I interviewed a young NCO several months ago. He was the first Soldier I had met who served as a Sentinel at the Tomb of the Unknowns. However, I had heard of the legendary service that these Soldiers perform, ceaselessly standing watch over the nation's fallen and, in particular, those who could not be identified.

I assumed that to remain ramrod straight as these Soldiers do, pacing their circuit in front of the tomb while showing no emotion, must require Soldiers who have no lacrimal glands-men who are missing the "milk of human kindness."

Nothing could be farther from the truth.

The young NCO kept a box of tissues nearby while we talked because he often choked up while relating his experiences during his tour as a Sentinel, even though it had been several years ago.

He told me that he did not want to be identified in the story; he didn't want to do anything that might detract from the honor and respect that he wished to be rendered to the unknowns. He didn't want the story to be about him, but about those Soldiers-the ones who lost their lives serving their country, as well as those still living but serving to watch over the unknowns' final resting places.

With one combat deployment under his belt and probably more to come, this NCO said that he hoped the same honor would be paid to him should he die in combat.

Given scientific advances, America is generally able to identify her war dead these days, so perhaps no more unknowns will be added to the tomb. In light of that, it would be unlikely for this Soldier to be interred as an unknown.

But he seemed broken-hearted at the thought that some Americans appear to care so little for those who not only gave their lives, but their futures, their very identities, in service to our country. He was disturbed that less than 10 percent of Americans serve in the armed forces. He was passionate about the honor and respect fallen Soldiers deserve.

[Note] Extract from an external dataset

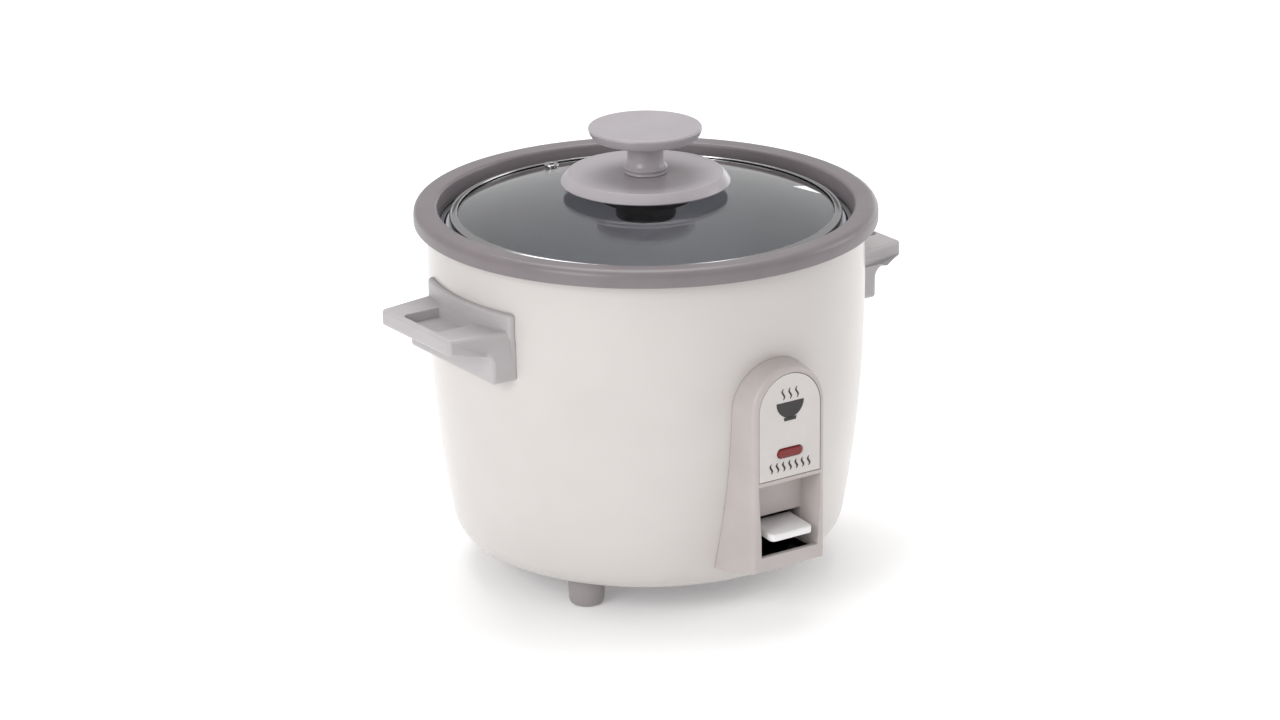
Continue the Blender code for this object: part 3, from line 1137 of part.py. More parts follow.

He explained what an effort it was to remain silent and composed when widows would come to Arlington to bury their husbands and stop by the Tomb, grieving yet comforted by the vigilance and respect paid by the Sentinel.

He asserted that he was not the exception to the rule of tender-heartedness among the Sentinels of the Old Guard, but rather the norm. He explained that the mirror sunglasses they wear with their meticulous uniforms serve more than one purpose-often the sunglasses help to mask the battle going on behind the lenses as Sentinels struggle to control themselves emotionally.

It's not a combat tour of duty, and few would claim that it warrants hazardous duty pay-nevertheless, these guards pay a price for their service.

The Soldiers who guard the tomb spend hours memorizing the history of Arlington National Cemetery, practicing the pace, studying the manual of arms, preparing and maintaining their dress blue wool uniforms in immaculate condition, then performing the elaborate ritual when the guard is changed.

The sentinels work on a special form of pacing, smoothly transferring their weight from their heels to the outside of their feet then smoothly gliding up to the balls of their feel so their heads don't bob up and down. It creates a fluid form of movement that adds to the solemn nature of their mission.

I found it touching and comforting that there are still men like that serving in the Army. I have interviewed many Soldiers and have often been amazed at their tales of courage and heroism.

But men who will shed a tear when others are hurting, physically or emotionally, men who still care about ideals like honor, duty, and patriotism-these are real gems. They're men of valor just as surely as their comrades who endure three, four, (and sometimes more) deployments in harm's way; these are true warriors.

Even if you cannot visit Arlington National Cemetery or the Tomb of the Unknowns, I hope part of your Veterans Day is spent reflecting on the sacrifices that others have made.